How can small firms calculate financed emissions without expensive tools?

Begin with available emissions data from company reports or public datasets. Use sector averages where necessary and disclose the proportion of estimates. For guidance on choosing data sources, see the Emission Factor Selection Guide.

What’s the relationship between CSRD and SFDR for asset managers?

CSRD provides the company-level sustainability data that SFDR requires for product disclosures. SFDR requires asset managers to evaluate adverse impacts and sustainability risks. A CSRD-aligned report improves data consistency across PAI indicators and client reporting. For SMEs deciding on reporting pathways, CSRD vs VSME offers a useful comparison.

What if my portfolio companies don’t report emissions yet?
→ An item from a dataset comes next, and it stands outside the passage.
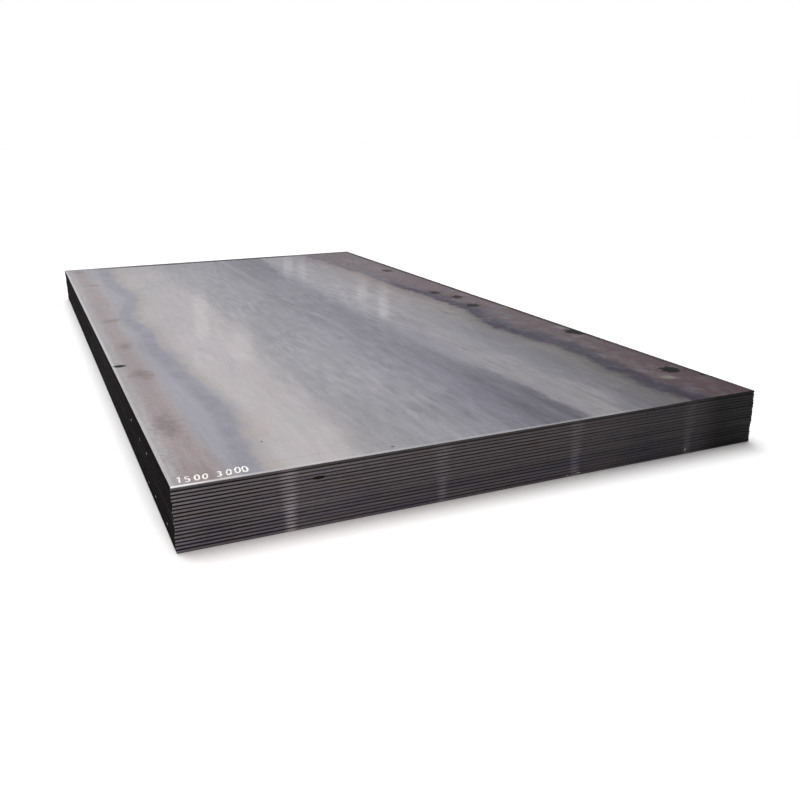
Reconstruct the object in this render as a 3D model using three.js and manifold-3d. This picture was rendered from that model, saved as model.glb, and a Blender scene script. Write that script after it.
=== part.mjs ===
// A pack of hot-rolled steel plate: sheets cut to length from coil and laid flat on one another.
//
// Millimetres, +Z up. X runs across the rolling direction and Y along it. The origin is at the
// centre of the pack's box, on the underside of the lowest plate.
//
// Each plate has two kinds of edge. The long sides are mill edges, as rolled: a low rounded nose.
// The short ends are sheared, and a sheared edge has three zones. Beside the face that the blade
// entered it is rolled over in a small radius, next comes a straight burnished land, and from
// there the steel has torn, leaning back to the other face. The two ends of a plate are one such
// cut and the same cut turned over, because the shear holds the coil down on one side of the
// blade and lets the finished plate drop on the other.

import * as THREE from "three";
import { mergeVertices } from "three/addons/utils/BufferGeometryUtils.js";
import Module from "manifold-3d";

// ---- Driving dimensions ----

const PLATE_COUNT = 18;
const PLATE_WIDTH = 1500;
const PLATE_LENGTH = 3000;
const PLATE_THICKNESS = 7.7; // 8 mm plate, rolled to the low side of its tolerance
const STACK_GAP = 0.2; // air that mill scale and slight unflatness keep between two plates

// Mill edge
const MILL_NOSE = 1.4; // how far the nose stands out past the flat faces

// Sheared end
const ROLLOVER_RADIUS = 1.1;
const BURNISHED_LAND = 2.4;
const TEAR_SETBACK = 0.8; // how far the torn zone leans back by the face where it ends

// How unevenly the stacker drops the plates: the most that one is off, either way
const SHIFT_ACROSS = 1.2;
const SHIFT_ALONG = 0.7;
const SKEW_DEGREES = 0.025;

// The pack was made up in two lifts, and the upper one overhangs the lower at the near end
const LOWER_LIFT = 7; // plates
const LIFT_OVERHANG = 1.8;

// The bruise that a handling knock left in the near end of one plate, along its lower corner
const BRUISED_PLATE = 15;
const BRUISE_FROM_LEFT = 302;
const BRUISE_LENGTH = 26;
const BRUISE_HEIGHT = 3.2;
const BRUISE_DEPTH = 2.6;

// Curve resolution
const NOSE_SEGMENTS = 10;
const ROLLOVER_SEGMENTS = 6;
const BRUISE_SEGMENTS = 24;

const CUT_MARGIN = 10; // how far a cutting prism runs past what it cuts

// ---- Solids ----

const wasm = await Module();
wasm.setup();

// A closed three.js geometry as a manifold-3d solid.
function solidFrom(geometry) {
  geometry.deleteAttribute("normal");
  geometry.deleteAttribute("uv");
  const merged = mergeVertices(geometry);
  return new wasm.Manifold(
    new wasm.Mesh({
      numProp: 3,
      vertProperties: merged.attributes.position.array,
      triVerts: new Uint32Array(merged.index.array),
    }),
  );
}

// A manifold-3d solid as a flat-shaded three.js geometry.
function geometryFrom(solid) {
  const mesh = solid.getMesh();
  const geometry = new THREE.BufferGeometry();
  geometry.setAttribute("position", new THREE.BufferAttribute(mesh.vertProperties, 3));
  geometry.setIndex(new THREE.BufferAttribute(mesh.triVerts, 1));
  const facets = geometry.toNonIndexed();
  facets.computeVertexNormals();
  return facets;
}

// three.js draws each arc of a Shape with twice as many segments as curveSegments.
function prism(shape, depth, arcSegments) {
  const options = { depth, bevelEnabled: false, curveSegments: arcSegments / 2 };
  return new THREE.ExtrudeGeometry(shape, options);
}

// ---- One plate, with its underside at z = 0 ----

// Across the width: two flat faces with a half-elliptical nose on each side.
function rolledSection() {
  const flatEdge = PLATE_WIDTH / 2 - MILL_NOSE;
  const middle = PLATE_THICKNESS / 2;
  const quarter = Math.PI / 2;
  const shape = new THREE.Shape();
  shape.moveTo(-flatEdge, 0);
  shape.lineTo(flatEdge, 0);
  shape.absellipse(flatEdge, middle, MILL_NOSE, middle, -quarter, quarter);
  shape.lineTo(-flatEdge, PLATE_THICKNESS);
  shape.absellipse(-flatEdge, middle, MILL_NOSE, middle, quarter, 3 * quarter);
  return shape;
}

// Along the length: the near end rolls over at the top, the far end at the bottom.
function shearedProfile() {
  const end = PLATE_LENGTH / 2;
  const top = PLATE_THICKNESS;
  const arcCentre = end - ROLLOVER_RADIUS;
  const landEnd = ROLLOVER_RADIUS + BURNISHED_LAND;
  const quarter = Math.PI / 2;
  const shape = new THREE.Shape();
  shape.moveTo(-end + TEAR_SETBACK, 0);
  shape.lineTo(arcCentre, 0);
  shape.absarc(arcCentre, ROLLOVER_RADIUS, ROLLOVER_RADIUS, -quarter, 0);
  shape.lineTo(end, landEnd);
  shape.lineTo(end - TEAR_SETBACK, top);
  shape.lineTo(-arcCentre, top);
  shape.absarc(-arcCentre, top - ROLLOVER_RADIUS, ROLLOVER_RADIUS, quarter, 2 * quarter);
  shape.lineTo(-end, top - landEnd);
  return shape;
}

// The rolled bar, cut by the shear at both ends.
function plateSolid() {
  const barLength = PLATE_LENGTH + 2 * CUT_MARGIN;
  const bar = prism(rolledSection(), barLength, NOSE_SEGMENTS)
    .rotateX(Math.PI / 2)
    .translate(0, barLength / 2, 0);
  const cutWidth = PLATE_WIDTH + 2 * CUT_MARGIN;
  const cut = prism(shearedProfile(), cutWidth, ROLLOVER_SEGMENTS)
    .rotateX(Math.PI / 2)
    .rotateZ(Math.PI / 2)
    .translate(-cutWidth / 2, 0, 0);
  return solidFrom(bar).intersect(solidFrom(cut));
}

// An almond-shaped dent centred on the lower corner of the near end.
function bruise() {
  const dent = new THREE.SphereGeometry(1, BRUISE_SEGMENTS, BRUISE_SEGMENTS / 2)
    .scale(BRUISE_LENGTH / 2, BRUISE_DEPTH, BRUISE_HEIGHT)
    .translate(BRUISE_FROM_LEFT - PLATE_WIDTH / 2, -PLATE_LENGTH / 2, 0);
  return solidFrom(dent);
}

// ---- The pack ----

// Mill scale: a dense blue-grey oxide with a dull metallic shine.
function millScale() {
  return new THREE.MeshStandardMaterial({ color: 0x8e8d94, roughness: 0.38, metalness: 0.85 });
}

// Numbers between -1 and 1 that look random and are the same on every run: the squares of the
// plates' numbers times an irrational step, with the whole part taken off.
function scatter(number, step) {
  return 2 * ((number * number * step) % 1) - 1;
}

const ACROSS_STEP = 0.855655;
const ALONG_STEP = 0.385165;
const SKEW_STEP = 0.56984;

function layPlate(geometry, number) {
  const overhang = number > LOWER_LIFT ? LIFT_OVERHANG : 0;
  const plate = new THREE.Mesh(geometry, millScale());
  plate.name = `plate_${String(number).padStart(2, "0")}`;
  plate.position.set(
    SHIFT_ACROSS * scatter(number, ACROSS_STEP),
    SHIFT_ALONG * scatter(number, ALONG_STEP) - overhang,
    (number - 1) * (PLATE_THICKNESS + STACK_GAP),
  );
  plate.rotation.z = THREE.MathUtils.degToRad(SKEW_DEGREES * scatter(number, SKEW_STEP));
  return plate;
}

// Plate 1 is the lowest. The pack is set down with its box centred on the origin.
function platePack() {
  const pack = new THREE.Group();
  const sound = plateSolid();
  const soundGeometry = geometryFrom(sound);
  const bruisedGeometry = geometryFrom(sound.subtract(bruise()));
  for (let number = 1; number <= PLATE_COUNT; number += 1) {
    const geometry = number === BRUISED_PLATE ? bruisedGeometry : soundGeometry;
    pack.add(layPlate(geometry, number));
  }
  const centre = new THREE.Box3().setFromObject(pack, true).getCenter(new THREE.Vector3());
  pack.position.set(-centre.x, -centre.y, 0);
  return pack;
}

const root = new THREE.Group();
root.add(platePack());

export default root;
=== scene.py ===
"""A pack of hot-rolled steel plates, lying on a pale studio floor.

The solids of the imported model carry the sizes. Each plate gets a finer skin here, which follows its
solid and adds what shearing, rolling and handling leave along the edges. Lengths are in metres.
"""

import math

import bpy
import numpy as np
from mathutils import Matrix, Vector


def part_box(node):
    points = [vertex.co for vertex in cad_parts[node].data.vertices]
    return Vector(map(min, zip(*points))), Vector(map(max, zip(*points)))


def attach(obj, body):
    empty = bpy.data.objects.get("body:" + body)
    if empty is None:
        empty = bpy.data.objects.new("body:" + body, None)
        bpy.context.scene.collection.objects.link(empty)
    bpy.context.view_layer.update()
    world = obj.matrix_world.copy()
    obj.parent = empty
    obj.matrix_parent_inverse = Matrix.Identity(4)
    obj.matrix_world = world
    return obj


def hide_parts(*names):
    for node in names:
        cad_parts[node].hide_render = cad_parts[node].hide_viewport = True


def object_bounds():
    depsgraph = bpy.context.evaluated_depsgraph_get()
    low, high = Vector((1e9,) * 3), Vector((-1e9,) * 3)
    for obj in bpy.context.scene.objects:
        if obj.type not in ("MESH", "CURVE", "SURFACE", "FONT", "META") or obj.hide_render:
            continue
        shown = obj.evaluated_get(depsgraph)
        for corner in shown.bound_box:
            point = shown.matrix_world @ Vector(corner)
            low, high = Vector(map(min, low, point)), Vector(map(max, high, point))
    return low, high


# ---- The frame ----

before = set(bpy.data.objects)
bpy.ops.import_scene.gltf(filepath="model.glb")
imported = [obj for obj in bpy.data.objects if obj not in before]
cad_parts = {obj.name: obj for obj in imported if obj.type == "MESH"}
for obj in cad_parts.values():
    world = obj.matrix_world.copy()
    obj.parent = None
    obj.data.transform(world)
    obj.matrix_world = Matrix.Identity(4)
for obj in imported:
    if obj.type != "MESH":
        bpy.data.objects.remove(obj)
cad_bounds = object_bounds()
plate_names = sorted(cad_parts)
low, high = (Vector(corner) for corner in cad_bounds)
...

Use reasonable estimation methods and state your approach transparently. CSRD emphasises clarity over completeness in the early years. Templates from simplified reporting frameworks, such as the VSME approach outlined in The VSME Basic Module Explained, can help structure your disclosure.


Key Terms

  • Financed Emissions: Emissions associated with investments, often the largest footprint for asset managers.
  • CSRD: EU Directive requiring structured sustainability reporting across environmental, social, and governance topics.
  • SFDR: EU regulation governing sustainability disclosures for financial products and investment firms.
  • PAI Indicators: Metrics under SFDR for assessing adverse impacts.
  • ESRS: European Sustainability Reporting Standards used for CSRD reporting.

Conclusion

Small asset managers can meet CSRD and SFDR expectations with a structured, proportionate approach. Start with achievable Scope 3 financed emissions estimates, build narrative clarity into your reporting, and create a simple data model that can grow over time. With consistency and transparency, sustainability reporting becomes a competitive advantage — strengthening client trust and positioning your firm for long-term resilience.